Haven't tried it again.
 
I'm drinking a starter right now :)
My starter is usually a mix of 2L of DME and 10-20% of my next beer (I have an odd yeast recuperation regimen, like the OP), which are usually super flavourful brews like stouts and IPAs. Therefore, there's some hop bitterness and flavour and a bit of a malt profile going on... cold crashed with a bit of carbonation, they are surprisingly tasty for something I used to pour down the sink without even thinking about it. I agree it helps you see what the yeast brings to the mix flavour and aroma wise.
 
Yes, usually if I make a larger starter. Why toss out 3L of beer from a 1 gallon starter that could be tasty?
I generally hop larger starters to about 10IBUs to make them drinkable and decant the beer into a 2L plastic bottle or two and add priming sugar to carbonate.
 
I've found lager starters can be really pretty good, even totally unhopped.
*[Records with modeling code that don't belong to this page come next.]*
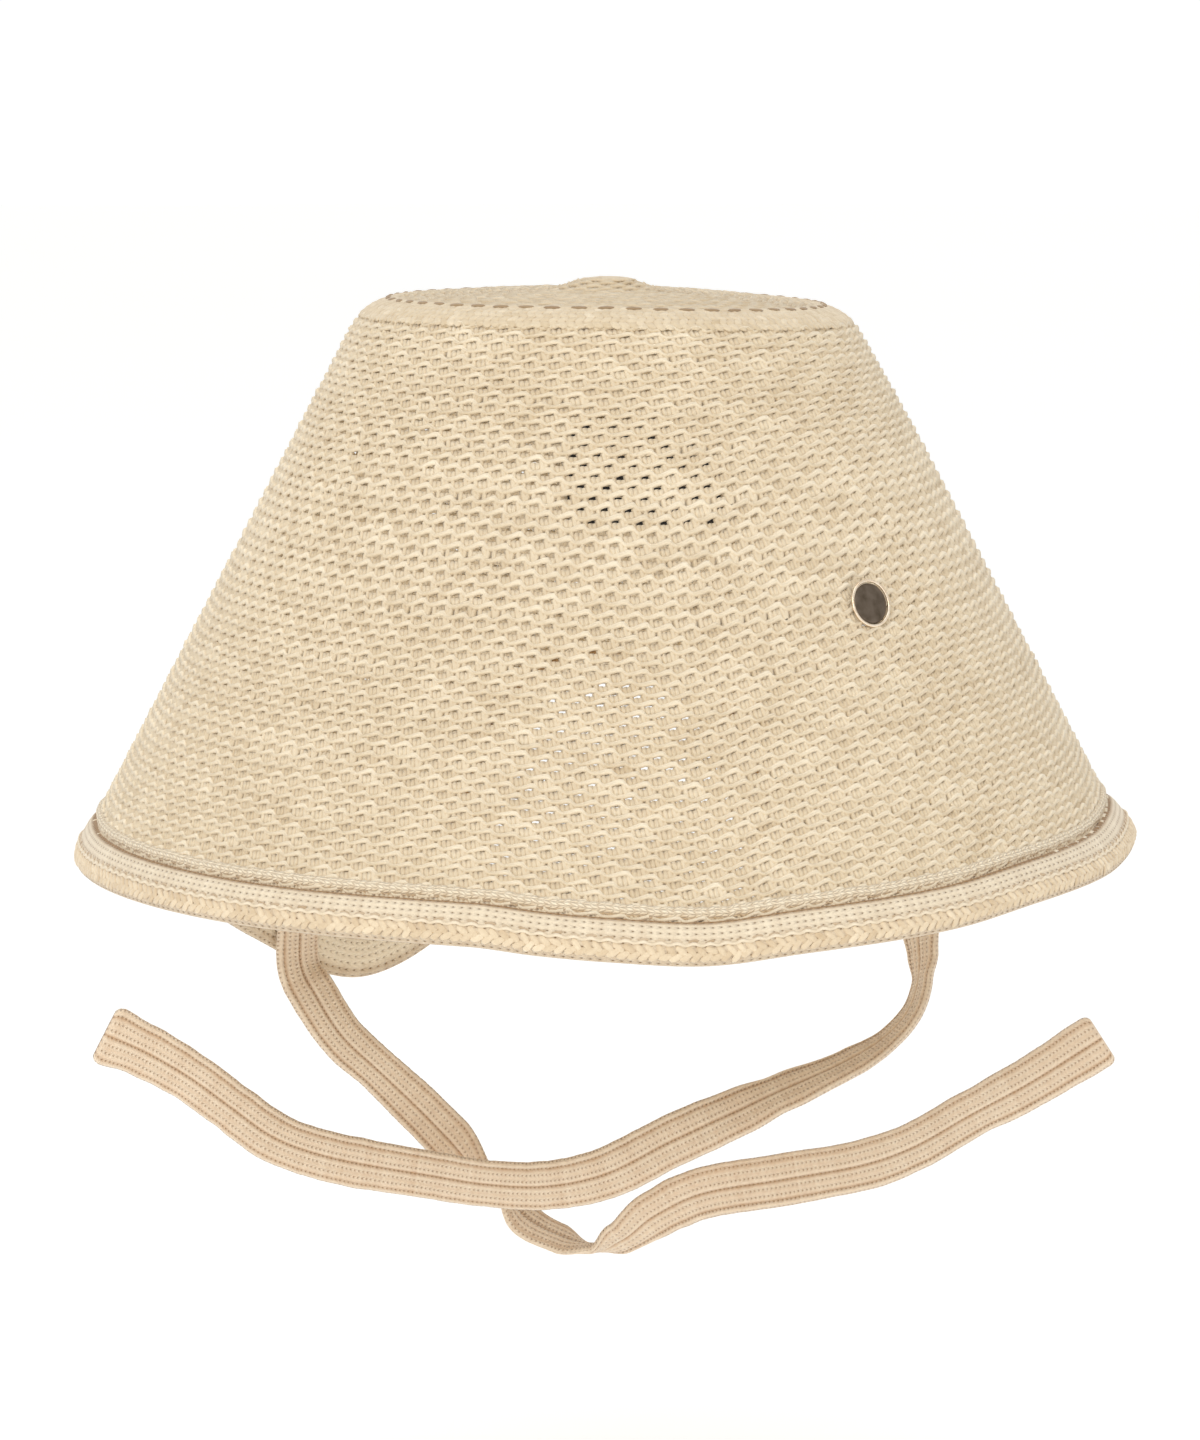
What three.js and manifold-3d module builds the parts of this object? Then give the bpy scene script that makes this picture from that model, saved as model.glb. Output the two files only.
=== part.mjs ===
// A knitted baby sun hat: a flat crown, a flared side with an arched gap at the back,
// a folded hem, two ribbed ties, a small round badge and a woven patch inside.
// Millimetres, +Z up, the front of the hat towards -Y, azimuths from the front towards +X.
// The origin is where the head meets the middle of the crown's underside.
import * as THREE from "three";
import { mergeVertices } from "three/addons/utils/BufferGeometryUtils.js";
import Module from "manifold-3d";

// Sizes of the knitted body
const wall = 2.8;
const crownRadius = 62.3;
const crownDome = 2;
const shoulderRadius = 15;
const flareAngle = 27.8;
const rimRadius = 140.5;
const rimTurnRadius = 40;
const rimDrop = 148;
const tipRadius = 9;
const tipRise = 3;
const crownLean = 2;

// Sizes of the arched gap at the back
const notchAzimuth = 179;
const notchHalfWidth = 34;
const notchRise = 73.5;

// Sizes of the hem and its seam
const hemHeight = 13;
const hemThickness = 5.4;
const ridgeHeight = 2.6;
const ridgeProud = 0.9;

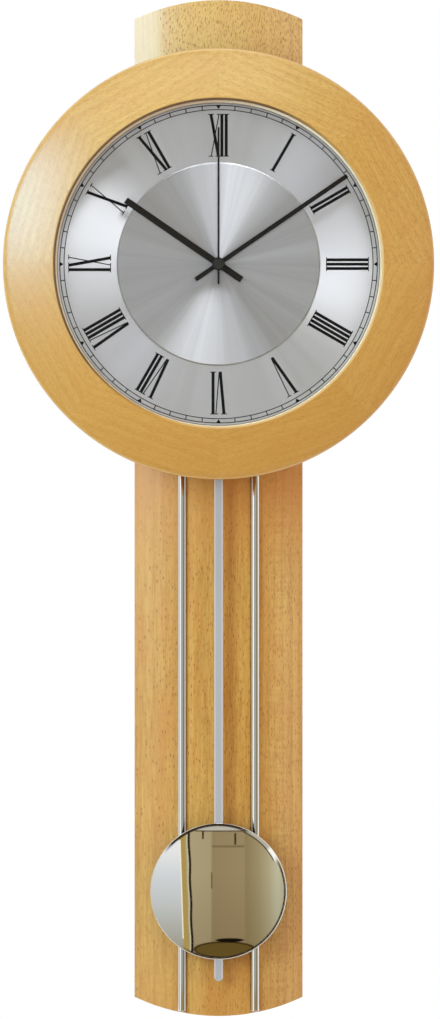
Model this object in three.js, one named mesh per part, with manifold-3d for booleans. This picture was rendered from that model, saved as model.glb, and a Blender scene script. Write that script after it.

Ale starters are usually full of esters and not very tasty.
 
I've found lager starters can be really pretty good, even totally unhopped. Ale starters are usually full of esters and not very tasty.

Interesting! This was definitely treated like a lager starter and it was chilled over and over as I built up to my intended pitch rate. I had never tried to drink a starter before, because that just sounds gross! But as I built this up, from DME, over a week or so and was pouring off the "crap" beer, I smelled it and decided that this might not be that bad after all...so let's taste it. It was actually good and naysayers should try this before doubting it! That said, I am not sure I would do this again, but it was WAY better than expected! Cheers all!
 
We drank the decanted portion of the starter last time I dumped it. Tasted like a pretty light beer. I drank a 5oz glass, wasn't good wasn't bad.
 
Often mix it with juice or whatever else I have lying around to make minibatches in 2 liter bottles.